If Billson showed that humour was an important tool in film writing, Kael demonstrated that you could make your own rules. As Nick Pinkerton notes in his own contribution to that Sight & Sound feature, to love and read Kael is to engage in endless spats with her. My love and admiration for her has been fierce and erratic. Paradoxically, that’s one of the reasons her reviews are so important to me: a disagreement with her is always a ruck worth having. Her writing is alive and boisterous, with shades of the bar-room brawl about it; closing one of her books, it still feels as though the arguments are still raging with the pages.

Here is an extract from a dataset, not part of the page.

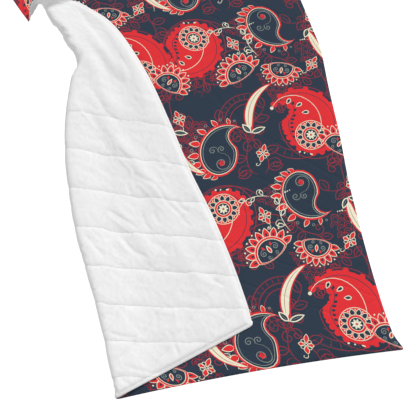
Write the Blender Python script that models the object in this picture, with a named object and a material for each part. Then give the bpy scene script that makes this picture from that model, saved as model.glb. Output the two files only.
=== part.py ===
"""A light printed quilt, laid print side up with its left part folded back over the top.

The quilt is two cut panels, sewn together around the rim: a printed top and a white back
that is stitched in diamonds. Both follow one folded section. From the right edge the cloth
runs flat to the left, turns over in a soft roll and comes back as a flap with the back up.
Towards the far end the flap narrows, curls open and the quilt lies flat to its far hem.

Metres, +Z up, +Y from the near hem to the far hem. The cloth lies on z = 0.
"""
import math
from collections import namedtuple

import bmesh
import bpy
from mathutils import Vector

# Sizes of the cut cloth
LENGTH = 2.0
PRINT_THICK = 0.0025
BACK_THICK = 0.0050
PANEL_GAP = 0.0003
LAYER_GAP = 0.0020

# Rim: the sewn edge is thinner than the padded field inside it
RIM_STEPS = (0.0, 0.012, 0.030)
RIM_THIN = 0.45

# Quilting: two families of stitch lines make diamonds on the back. Each family is a phase
# over the cloth, and its lines lie where the phase is whole. The lines are closest at the
# near hem.
PHASE_RATE = 12.27
PHASE_STRETCH = 0.714
RISING_RATE, RISING_START = -4.14, -0.50
FALLING_RATE, FALLING_START = 4.40, -0.93
PUFF_HEIGHT = 0.0035
STITCH_SINK = 0.0012

# Grid of the cloth
ROW_STEP = 0.040
CURL_ROW_STEP = 0.021
FLAT_ROW_STEP = 0.060
CURL_START = 1.46
CURL_END = 1.68
FLAT_COLUMNS = 8
ROLL_COLUMNS = 8
FLAP_COLUMNS = 12

# The near hem is drawn in a little between its corners
HEM_BOW = 0.014
HEM_BOW_REACH = 0.30
HEM_BOW_CENTRE = 0.08
HEM_BOW_HALF = 0.50

# The flap comes down from the roll to the layer below within this distance
SETTLE_LENGTH = 0.15
SETTLE_SHARE = 0.85

# One row for each section across the quilt. along: distance from the near hem.
# right_x: right edge. fold_x: outermost line of the roll. reach: flap beyond the roll.
# lean: direction of the flap's rows in degrees. high: outer height of the roll.
# turn: how far the cloth turns over in degrees, 180 where it lies folded, 0 where flat.
Station = namedtuple("Station", "along right_x fold_x reach lean high turn")
STATIONS = (
    Station(0.000, 0.571, -0.412, 0.502, 18.2, 0.030, 180.0),
    Station(0.060, 0.546, -0.412, 0.498, 18.3, 0.032, 180.0),
    Station(0.230, 0.531, -0.425, 0.483, 18.6, 0.036, 180.0),
    Station(0.415, 0.526, -0.452, 0.470, 18.7, 0.036, 180.0),
    Station(0.600, 0.526, -0.480, 0.447, 18.9, 0.036, 180.0),
    Station(0.810, 0.537, -0.487, 0.408, 19.8, 0.038, 180.0),
    Station(1.010, 0.541, -0.474, 0.348, 22.2, 0.038, 180.0),
    Station(1.180, 0.548, -0.437, 0.258, 27.8, 0.036, 180.0),
    Station(1.285, 0.536, -0.405, 0.188, 34.5, 0.034, 180.0),
    Station(1.350, 0.528, -0.432, 0.174, 34.0, 0.034, 180.0),
    Station(1.430, 0.517, -0.469, 0.146, 29.0, 0.034, 180.0),
    Station(1.500, 0.510, -0.498, 0.110, 27.0, 0.034, 180.0),
    Station(1.525, 0.508, -0.503, 0.078, 20.0, 0.034, 165.0),
    Station(1.545, 0.507, -0.505, 0.056, 8.0, 0.034, 125.0),
    Station(1.565, 0.506, -0.506, 0.046, -10.0, 0.034, 78.0),
    Station(1.585, 0.505, -0.506, 0.052, -34.0, 0.034, 32.0),
    Station(1.605, 0.504, -0.506, 0.082, -55.0, 0.034, 8.0),
    Station(1.630, 0.503, -0.507, 0.128, -66.0, 0.034, 0.0),
    Station(1.665, 0.502, -0.512, 0.132, -60.0, 0.034, 0.0),
    Station(1.720, 0.501, -0.522, 0.134, -48.0, 0.034, 0.0),
    Station(1.820, 0.501, -0.538, 0.158, -28.0, 0.034, 0.0),
    Station(2.000, 0.500, -0.555, 0.240, 0.0, 0.034, 0.0),
)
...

Film criticism has plenty of robust, distinctive female voices — from Charlotte O’Sullivan at the Standard and Catherine Shoard at the Guardian to Sophie Monks Kaufman at Little White Lies and my NS colleague Antonia Quirke (whose brilliant and engaging guests spots hosting BBC1’s Film 2015 render it absurd that the programme makers haven’t handed stewardship of that show to her on a permanent basis). The Sight & Sound piece has been chastening in one way. Just because the female voice in film writing and broadcasting is implicit doesn’t mean it shouldn’t be emphasised and celebrated. How strange, and telling, that it took that feature to make me consider and acknowledge the importance of the female voice in my own development.